The Magistrate may well have based his conclusions about the way the accident occurred on a sensible assessment of the evidence of which there was plenty. I would expect him to have taken into account such matters as the failure of the Appellant at the scene or the police station to mention the presence of another vehicle and the fact no other vehicle stopped, the lack of evidence to show the condition of the Appellant’s vehicle before the accident, the manner of driving as he approached and the speed and lack of control that must have been involved to cause the Appellant’s vehicle still to leave the road on the offside or, on the Appellant’s account, to be travelling on two wheels and the indication from this of the speed of the Appellant’s reaction. All these matters could have justified his decision but it is not for the appellate court to speculate how the decision was reached. By section 157(1) of the Criminal Procedure Code, the judgment must contain the point or points for determination, the decision thereon and the reasons for the decision. This Court is not entitled, where the judgment gives no indication, to guess the reasons for the decision and so a failure to give them may result in the conviction being quashed.

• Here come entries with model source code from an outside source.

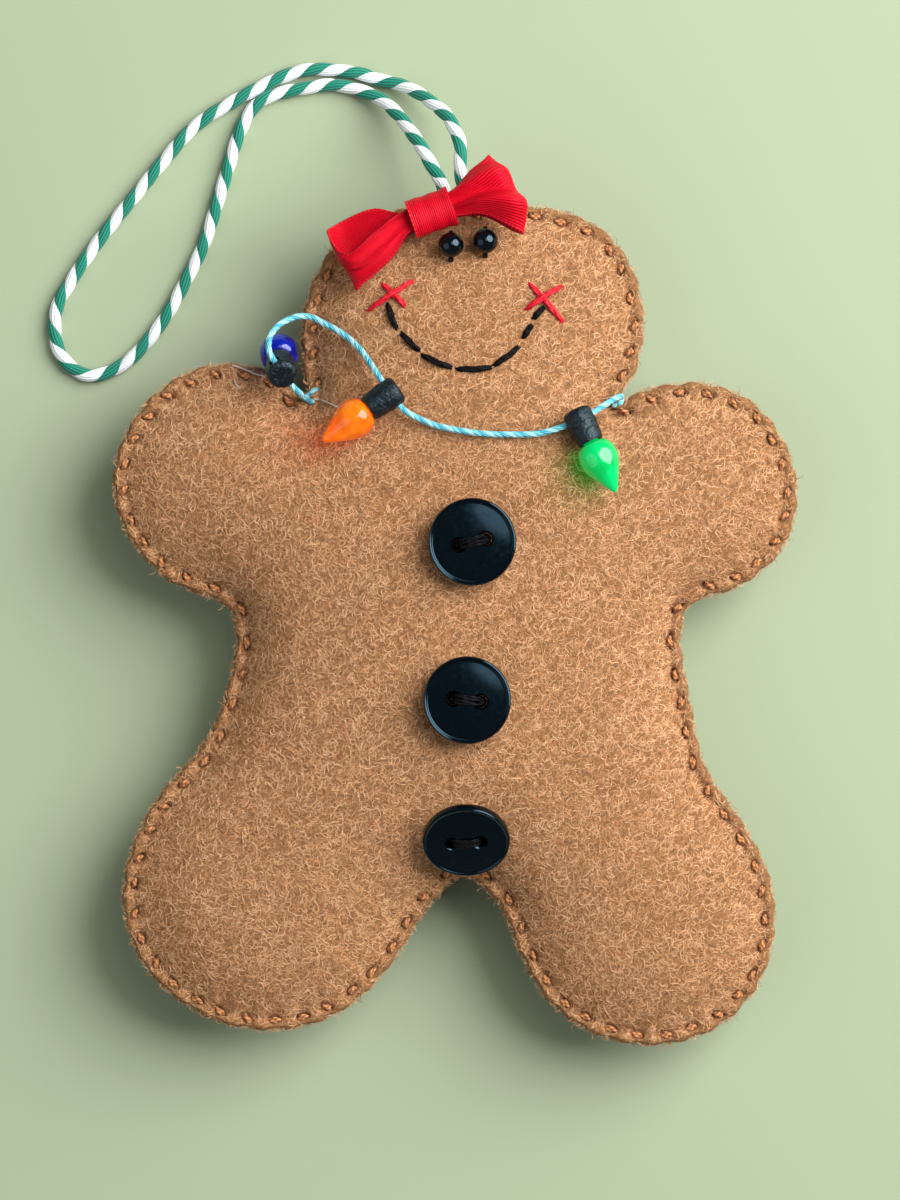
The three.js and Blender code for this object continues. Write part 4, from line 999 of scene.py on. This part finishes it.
def make_fibres(name, tree, side, count, seed, width, lift, tone_shares):
    """Curly fibres that lie on a panel, each with its own lift and lean. A steep place has more of them
    for its area in plan, so that it is covered as well as a level one."""
    source = np.random.default_rng(seed)
    low, high = outline.min(0), outline.max(0)
    spots = source.uniform(low, high, (count * 5, 2))
    spots = spots[inside(inset_line(FIBRE_INSET)[::4], spots)]
    upright = surface_at(tree, spots, side)[:, 1]
    kept = source.uniform(size=len(spots)) < UPRIGHT_SHARE / np.maximum(upright, LEAST_UPRIGHT)
    spots = spots[kept][:count]
    count = len(spots)
    length = source.uniform(*FIBRE_LENGTHS, count) * MM / (FIBRE_STEPS - 1)
    angle = source.uniform(0, FULL_TURN, count)
    bend = source.normal(0, 0.5, count)
    paths = np.empty((count, FIBRE_STEPS, 3))
    for step in range(FIBRE_STEPS):
        paths[:, step, :2] = spots
        angle = angle + bend + source.normal(0, 0.3, count)
        spots = spots + np.stack([np.cos(angle), np.sin(angle)], 1) * length[:, None]
    column, inset = nearest(outline[::2], paths[:, FIBRE_STEPS // 2, :2])
    along, across, _ = stitch_places(column * 2, inset)
    ground = height_on(tree, paths[..., :2].reshape(-1, 2), side).reshape(count, FIBRE_STEPS)
    arch = np.sin(np.linspace(0, math.pi, FIBRE_STEPS)) * source.uniform(0.1, 1, (count, 1)) * lift
    left_out = np.abs(np.diff(ground, axis=1)).max(1) > FIBRE_STEP
    left_out |= np.hypot(along, across) * MM < STITCH_ROOM
    paths[..., 2] = ground + side * (arch - FIBRE_SINK)
    paths = paths[~left_out]
    count = len(paths)
    lean = source.normal(0, 0.5, (count, 1))
    lean = lean + np.linspace(-0.5, 0.5, FIBRE_STEPS) * source.normal(0, 1, (count, 1))
    tangents = unit(np.gradient(paths, axis=1))
    flat = unit(np.cross(tangents, (0, 0, side)))
    overs = np.cross(flat, tangents) * np.cos(lean)[..., None] + flat * np.sin(lean)[..., None]
    widths = FIBRE_TAPER[None, :, None] * source.uniform(0.65, 1.15, (count, 1, 1)) * width
    add_ribbons(name, paths, overs, widths, source.choice(3, count, p=tone_shares))


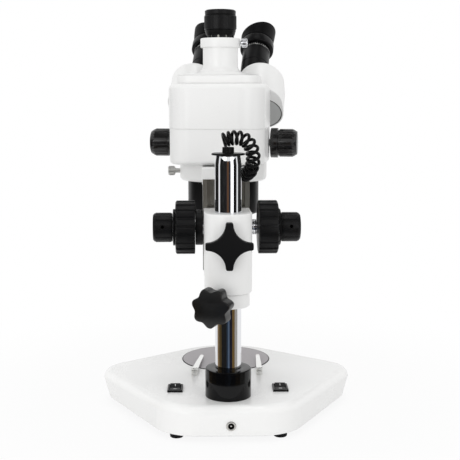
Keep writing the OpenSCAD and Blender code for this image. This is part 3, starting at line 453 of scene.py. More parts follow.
# The stage plate is a disc of grey frosted plastic, 95 mm across, that lies loose on its ledge. Its
# edge is dark where it meets the casting.
plate_low, plate_high = heights("stage_plate")
plate_reach = 47.5
rim_wide = 0.8
frosted_plate = surface("frosted_plate", srgb(158, 153, 156), 0.34, specular=0.4, grain=700,
                        fleck=0.04, relief=0.02)
edge_seal = surface("edge_seal", srgb(30, 30, 32), 0.5, specular=0.15)
fitted("stage_disc", pipe(0, plate_reach - rim_wide, plate_low, plate_high, at_stage), frosted_plate,
       "root", "frosted_plate", "stage_plate")
fitted("stage_rim", turned(soft([(plate_reach - rim_wide, plate_low, 0), (plate_reach, plate_low, 0.2),
    (plate_reach, plate_high, 0.3), (plate_reach - rim_wide, plate_high, 0)], 3), at_stage), edge_seal,
    "root", "frosted_plate")

# Two stage clips hold a slide. Each is a strip of spring steel with an eye round its post: it rises
# from the post, dips on to the plate and turns up at the toe.
clip_steel = surface("clip_steel", srgb(232, 232, 230), 0.22, metal=1, grain=160, fleck=0.03,
                     relief=0.02, stretch=(1, 0.2, 1))
clip_blade = 1.0
clip_eye = 3.35
clip_hole = 2.05
clip_length = 62
clip_above = 3.8
clip_slices = 24
post_forward = 67
clip_toes = {"clip_left": 26, "clip_right": -35}
faced(clip_steel, "clip_posts")
for name, toe_x in clip_toes.items():
    post = on_bench(joint_at(name + "_swing"))
    along = pillar_foot + Vector((toe_x, -post_forward - clip_length, 0)) * mm - post
    reach = along.length / mm
    at_post = frame_at(post, Vector(upright).cross(along), upright)
    rings = []
    for k in range(clip_slices + 1):
        share = k / clip_slices
        rise = 0.6 * math.sin(math.pi * min(1, share * 1.1)) - 1.6 * share + 9 * max(0, share - 0.93)
        low = base_high + clip_above + rise
        half = 3.1 - 1.1 * share - (0.8 if k == clip_slices else 0)
        y = -2.6 - (reach - 2.6) * share
        rings.append([at_post @ Vector(p) for p in (
            (-half, y, low), (half, y, low), (half, y, low + clip_blade), (-half, y, low + clip_blade))])
    fitted(name + "_blade", skin(rings), clip_steel, name, "steel", "stage_" + name, sharp=40)
    low = base_high + clip_above
    fitted(name + "_eye", pipe(clip_hole, clip_eye, low, low + clip_blade, at_post, 48), clip_steel,
           name, "steel")

# The power jack is a nickel-plated ring that is pushed into the rear wall. It has a black moulded liner
# and a contact pin in its middle.
jack_nickel = surface("jack_nickel", srgb(190, 188, 184), 0.22, metal=1, grain=200)
jack_black = surface("jack_black", srgb(12, 12, 13), 0.5, specular=0.15)
fitted("jack_ring", turned(soft([(2.85, -13, 0), (4, -13, 0), (4, 0, 0), (4.5, 0, 0), (4.5, 1, 0.3),
    (2.85, 1, 0.25)], 3), at_jack, 48), jack_nickel, "root", "steel", "power_jack")
fitted("jack_liner",
       turned([(0, -10), (2.84, -10), (2.84, 0.4), (2.3, 0.4), (2.3, -9), (0, -9)], at_jack, 48),
       jack_black, "root", "steel")
fitted("jack_pin",
       turned(soft([(0, -10, 0), (1.05, -10, 0), (1.05, 0.2, 0.4), (0, 0.2, 0)], 3), at_jack, 32),
       jack_nickel, "root", "steel")

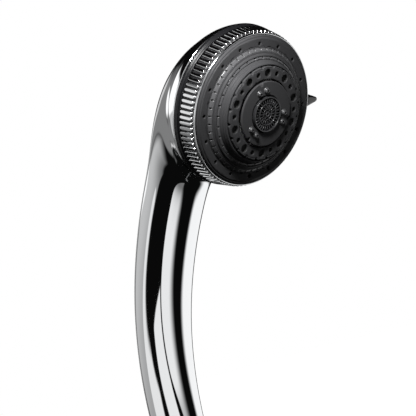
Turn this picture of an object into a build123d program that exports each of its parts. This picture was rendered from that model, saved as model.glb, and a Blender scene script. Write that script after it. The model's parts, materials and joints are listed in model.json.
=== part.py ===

Counsel for the Appellant has correctly conceded that the Magistrate’s duty does not extend to setting out the basis of every decision on the evidence. I have stated in earlier cases that such an obligation would be unrealistic set against the practicalities of running a busy court but, in this particular case, the judgment is simply a bald statement of the conclusion with little or no reference to the evidence or the individual witnesses.
In “open and shut” cases, especially those in which it is clear to the Magistrate that the defendant is giving a totally unbelievable account as was the case here, it is tempting simply to state that fact and convict but such a temptation must be avoided. Should there be an appeal, questioning the Magistrate’s reasoning, the appellate court will be bound to allow it. It is apparent that the Magistrate took such a clear decision about the Appellant’s evidence but I am unable to say whether in doing so, he considered the evidence properly and so I must allow the appeal and quash the conviction.
On the Appellant’s own account, there is evidence of dangerous driving and I have considered whether I should substitute a conviction for such an offence. Despite concern that the result of this appeal may be to allow an example of very bad driving to go unpunished, I feel I cannot take that step.
The culpability of the Appellant on a charge of dangerous driving may also have depended to some extent on the way the first prosecution witness was driving. That in its turn would depend on the Magistrate’s assessment of his evidence and the evidence of the defence and it is on those matters I have already found there is insufficient material on which to base an evaluation.
Equally, it could be argued by the Appellant that, had he been facing a charge of dangerous driving, he would have raised new factors relevant to the charge which had not been relevant to the charge of driving whilst unfit.
In those circumstances I do not substitute a conviction for an alternative offence.